The House on Mango Street
The House on Mango Street Introduction
In A Nutshell
Mexican American author Sandra Cisneros's novella The House on Mango Street is the story of a Latina girl named Esperanza Cordero who grows up on the mean streets of an inner-city neighborhood. Originally published in 1984, the novel enjoyed immediate critical acclaim, winning the Before Columbus Foundation's American Book Award in 1985. Now in its 25th year of publication, The House on Mango Street has sold over 2 million copies and is required reading in many middle schools, high schools, and universities across the country.
So, what's the big deal here? Why is everyone so infatuated with this book? Well, we have a couple of theories about that. First of all, you'll notice that it's not a difficult read. Like we said, The House on Mango Street is being taught both to thirteen-year-olds and college students. The writing is simplistic enough for younger readers to understand, while at the same time sophisticated enough to keep the interest of writers and literary scholars. Impressive, huh? And guess what? The author did that on purpose.
In her introduction to the 25th anniversary edition of The House on Mango Street, Cisneros explains that "she wants the writers she admires to respect her work, but she also wants people who don't usually read books to enjoy these stories too" (Introduction.19). In other words, the way Cisneros sees it, literature isn't an exclusive club. It's something that everyone should be able to enjoy, even those people who don't have much experience with reading literature because they're young or because they are busy working for a living. But just because her writing is easy to understand doesn't mean that it's boring or simplistic – pick up The House on Mango Street and you'll notice that each sentence is carefully crafted to evoke emotion, beauty, or even just the pleasure of sound. It's kind of like reading a poem that tells a story. (Oh, did we mention that Sandra Cisneros is also a poet?)
The other quality that makes this book so appealing is its pervading sense of optimism. Though many of the stories she tells are painful and sad, Cisneros never writes them with a sense of despair. Instead her characters display a determination to persevere, to reach, and to dream of a better life.
Cisneros's optimism is evident in her own varied career that has included such roles as counselor to high school dropouts, recruitment agent at Loyola University, and teacher of poetry in public schools. She started the Alfredo Cisneros del Moral Foundation to reward emerging Texan writers, and the Macondo Foundation to unite writers in fighting for social change. And, if that isn't enough evidence of her rosy outlook on life, consider the fact that she lives in a bright pink house, because, she says, "the colors make me happy" (source). Rock on, Sandra Cisneros.
Why Should I Care?
Esperanza Cordero is one of the most likable characters you'll ever meet. She's smart, she's funny, she's lonely, and charmingly awkward – she's just like you. OK, so maybe you didn't grow up in an urban barrio in Chicago. But who hasn't ever felt ashamed about some part of their identity, whether it's the amount of money their family has, the house they live in, or just being different from the other kids at school? Ever felt embarrassed about wearing the wrong shoes to a party? Meet Esperanza – we think you've got a lot in common.

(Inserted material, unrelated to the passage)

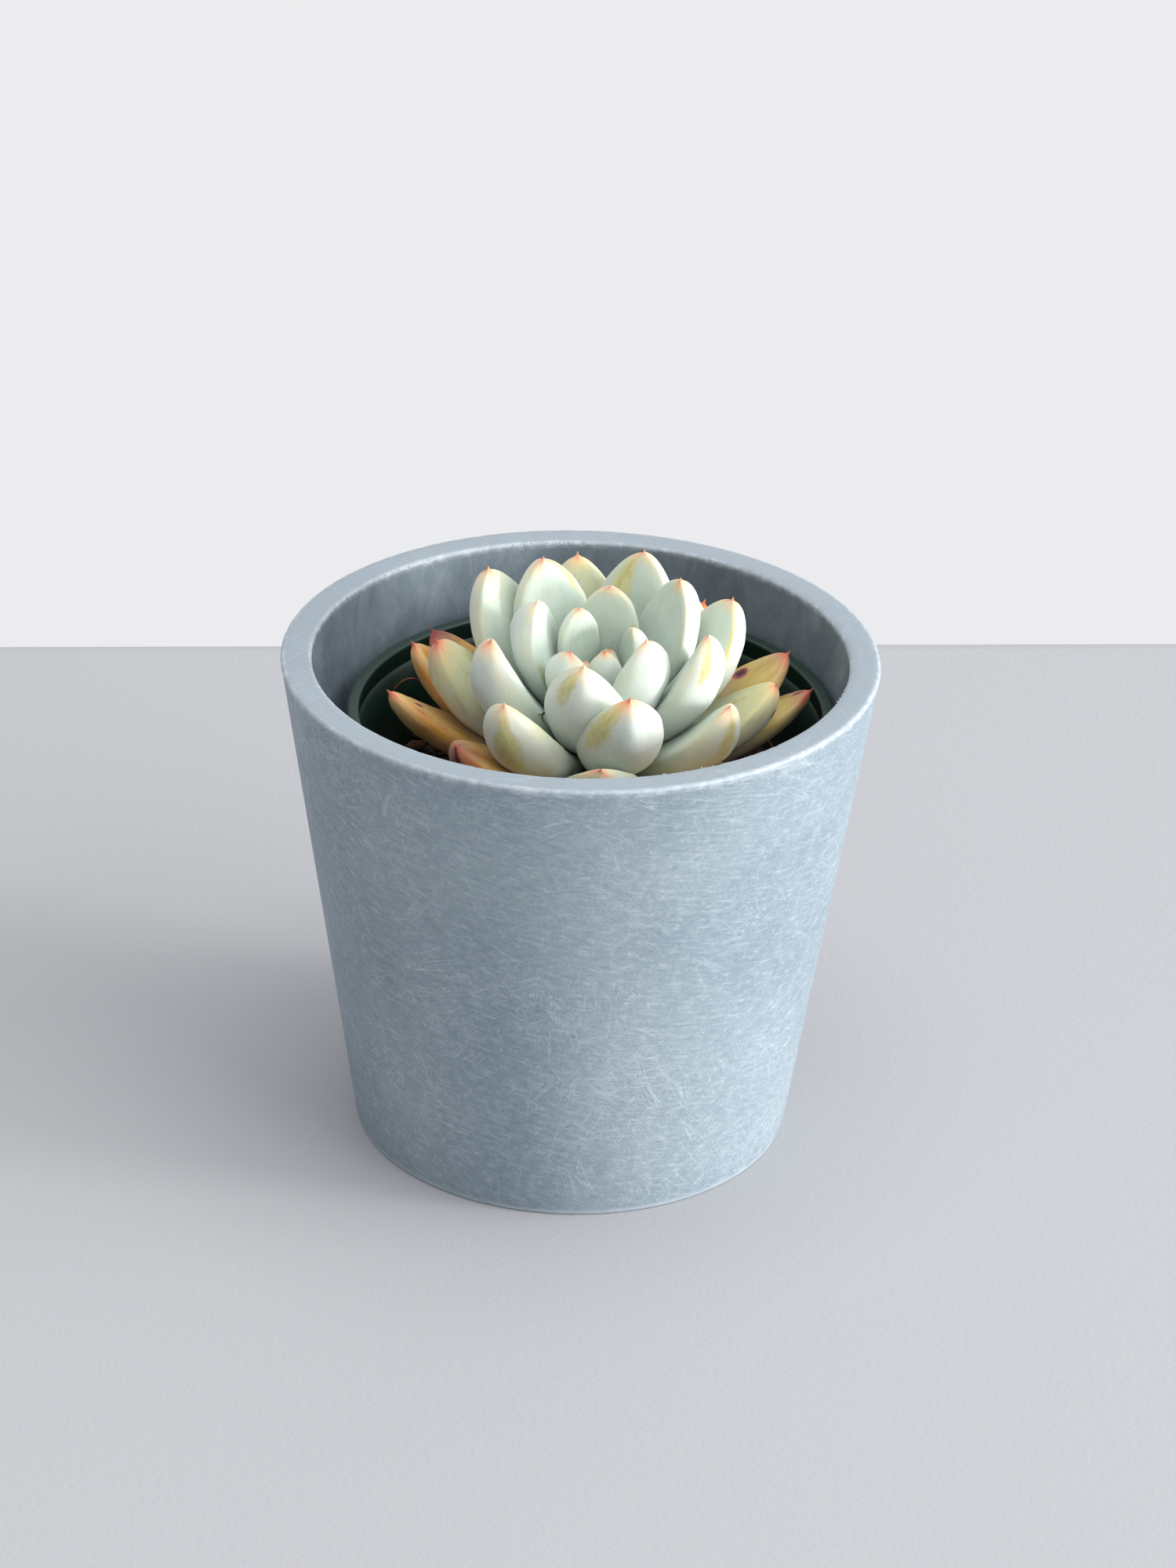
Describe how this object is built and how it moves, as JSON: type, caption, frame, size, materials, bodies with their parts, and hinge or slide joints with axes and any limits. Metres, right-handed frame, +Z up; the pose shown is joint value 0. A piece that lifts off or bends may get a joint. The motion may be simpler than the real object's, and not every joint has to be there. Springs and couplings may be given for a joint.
{
  "type": "potted succulent",
  "caption": "Fleshy-leaved rosette succulent growing in a plastic nursery pot that stands inside a tapered round stone-look cachepot.",
  "frame": {"origin": "centre of the cachepot's foot, on the surface it stands on", "axes": "+Z up out of the pot's mouth; -Y is the side that the rosette leans towards"},
  "size_m": [0.1098, 0.1098, 0.1103],
  "materials": {
    "cachepot": "matt blue-grey stone-look composite, finely scratched and mottled",
    "nursery_pot": "satin dark green thin-walled plastic",
    "potting_mix": "dark crumbly peat with bark and grit",
    "stem": "pale corky bark with leaf scars",
    "fresh_leaf": "powdery pale mint bloom over translucent flesh, with yellow and pink tips",
    "aged_leaf": "ochre and orange flesh with worn bloom, red tips and dark spots",
    "withered_leaf": "dry wrinkled brown skin"
  },
  "bodies": {
    "root": {"cachepot": "cachepot", "nursery_pot": "nursery_pot", "potting_mix": "potting_mix", "stem": "stem", "leaf_01": "fresh_leaf", "leaf_02": "fresh_leaf", "leaf_03": "fresh_leaf", "leaf_04": "fresh_leaf", "leaf_05": "fresh_leaf", "leaf_06": "fresh_leaf", "leaf_07": "fresh_leaf", "leaf_08": "fresh_leaf", "leaf_09": "fresh_leaf", "leaf_10": "fresh_leaf", "leaf_11": "fresh_leaf", "leaf_12": "fresh_leaf", "leaf_13": "fresh_leaf", "leaf_14": "fresh_leaf", "leaf_15": "fresh_leaf", "leaf_16": "fresh_leaf", "leaf_17": "fresh_leaf", "leaf_18": "fresh_leaf", "leaf_19": "fresh_leaf", "leaf_20": "fresh_leaf", "leaf_21": "fresh_leaf", "leaf_22": "fresh_leaf", "leaf_23": "fresh_leaf", "leaf_24": "fresh_leaf", "leaf_25": "aged_leaf", "leaf_26": "aged_leaf", "leaf_27": "aged_leaf", "leaf_28": "aged_leaf", "leaf_29": "aged_leaf", "leaf_30": "aged_leaf", "leaf_31": "aged_leaf", "leaf_32": "aged_leaf", "leaf_33": "aged_leaf", "leaf_34": "aged_leaf", "leaf_35": "aged_leaf", "leaf_36": "aged_leaf", "leaf_37": "aged_leaf", "leaf_38": "aged_leaf", "withered_leaf_1": "withered_leaf", "withered_leaf_2": "withered_leaf", "withered_leaf_3": "withered_leaf"}
  },
  "joints": []
}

Our point is that, on nearly every page of The House on Mango Street, you'll probably find something that will make you cringe. Or laugh out loud. Or whimper in empathy. It's that kind of book. It's almost impossible not to relate to the sassy, spunky heroine – a budding writer who survives the pain and humiliation of puberty by writing angsty, heartfelt poetry. (Sound familiar? We wrote embarrassing poetry in our teen years, too. But you'll never find it. Mwahhahaha.)
Esperanza is the kind of character that draws attention to the universal experience of being human, and especially to the particularly awkward time of life that we call puberty. Reading her story helps us to feel more connected with the people around us, because it reminds us that even though we've all had painful or embarrassing experiences, we all have the potential to overcome them. And that's kind of awesome.